Yaw Bias: Rotational misalignment in the horizontal plane, causing the sonar beam pattern to be skewed relative to the vessel's heading. This parameter is often the most challenging to quantify accurately.

Lever Arm Offsets: The three-dimensional distance between the positioning system antenna and the sonar transducer. These distances must be precisely measured and input into the sonar processing software. Typical lever arm errors include fore-aft (x-axis), port-starboard (y-axis), and vertical (z-axis) components.

Timing Delays: Synchronization errors between the sonar's depth measurements and the vessel's position and attitude data. Even millisecond-level delays can introduce position errors in high-speed surveying operations.

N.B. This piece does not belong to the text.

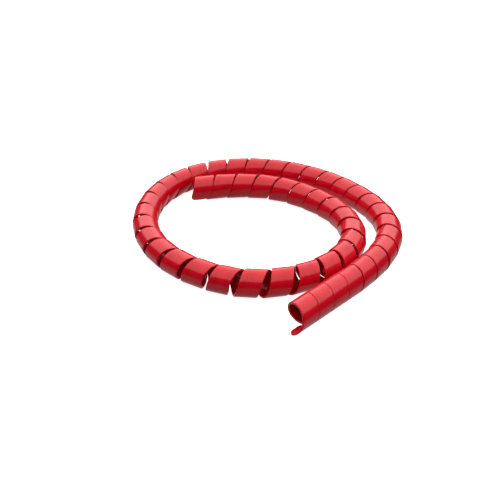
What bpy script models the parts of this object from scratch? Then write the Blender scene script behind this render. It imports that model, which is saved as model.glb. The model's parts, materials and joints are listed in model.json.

Methodology and Procedures

The standard multibeam patch test protocol involves several established procedures:

Line Pairs Method: The vessel executes two parallel survey lines in opposite directions over the same area, typically featuring a prominent linear feature (such as a submarine trench or ridge). Differences between the two lines indicate systematic biases that can be isolated and quantified.

Perpendicular Lines Test: Crossing survey lines at approximately 90-degree angles help identify specific bias parameters. The intersection pattern of depths reveals which angular offset parameters require adjustment.

Shallow Water Testing: Patch tests are most effectively conducted in shallow to moderate water depths (typically 50-500 meters) where depth measurement precision is highest and features are clearly defined.

Reference Feature Selection: Surveyors select distinctive bathymetric features—such as steep slopes, ridge crests, or abrupt depth changes—that provide clear geometric references for comparison between survey lines.

Applications in Hydrographic Surveying

Multibeam patch tests are essential components of modern hydrographic survey operations:

Coastal and nearshore mapping requiring high positional accuracy

Port and harbor surveys where centimeter-level precision is mandatory

Pipeline and cable route surveys for subsea infrastructure placement

Environmental and geological surveys documenting seafloor characteristics

Safety of navigation surveys updating nautical charts and electronic navigational charts (ENCs)

Related Instruments and Systems

The multibeam patch test integrates multiple survey instruments and systems:

Multibeam Echo Sounders (MBES): The primary sonar system being calibrated

Inertial Measurement Units (IMU): Motion reference sensors providing heave, pitch, roll, and yaw data

GNSS/Differential GNSS Receivers: Positioning systems establishing vessel location

Gyrocompasses and Heading Sensors: Providing directional reference for the vessel's orientation

Sound Velocity Profilers (SVP): Determining water column sound speed for accurate depth calculation

Practical Example

Consider a hydrographic survey vessel equipped with a Kongsberg EM 122 multibeam sonar system surveying a port entrance. Before commencing production surveying, the hydrographer executes a patch test over a well-defined submarine ridge feature. Two opposing survey lines reveal that the port side of the sonar array consistently measures depths 0.3 meters shallower than the starboard side—indicating a roll bias. After quantifying the bias magnitude through additional perpendicular lines, the hydrographer enters a corrective roll offset of -0.15 degrees into the sonar processing software. Subsequent production lines confirm the correction has eliminated the systematic bias.

Standards and Best Practices

The IHO Standards for Hydrographic Surveys (S-44) specify patch test requirements based on survey accuracy orders. Professional surveying organizations including the U.S. National Oceanic and Atmospheric Administration (NOAA) and the Canadian Hydrographic Service provide detailed patch test protocols.

Conclusion

The multibeam patch test remains an indispensable quality control procedure for modern hydrographic surveying, ensuring that complex integrated sonar systems produce accurate, reliable bathymetric data. Proper execution of patch tests protects data integrity, confirms system performance, and ultimately contributes to safe navigation and accurate marine resource management.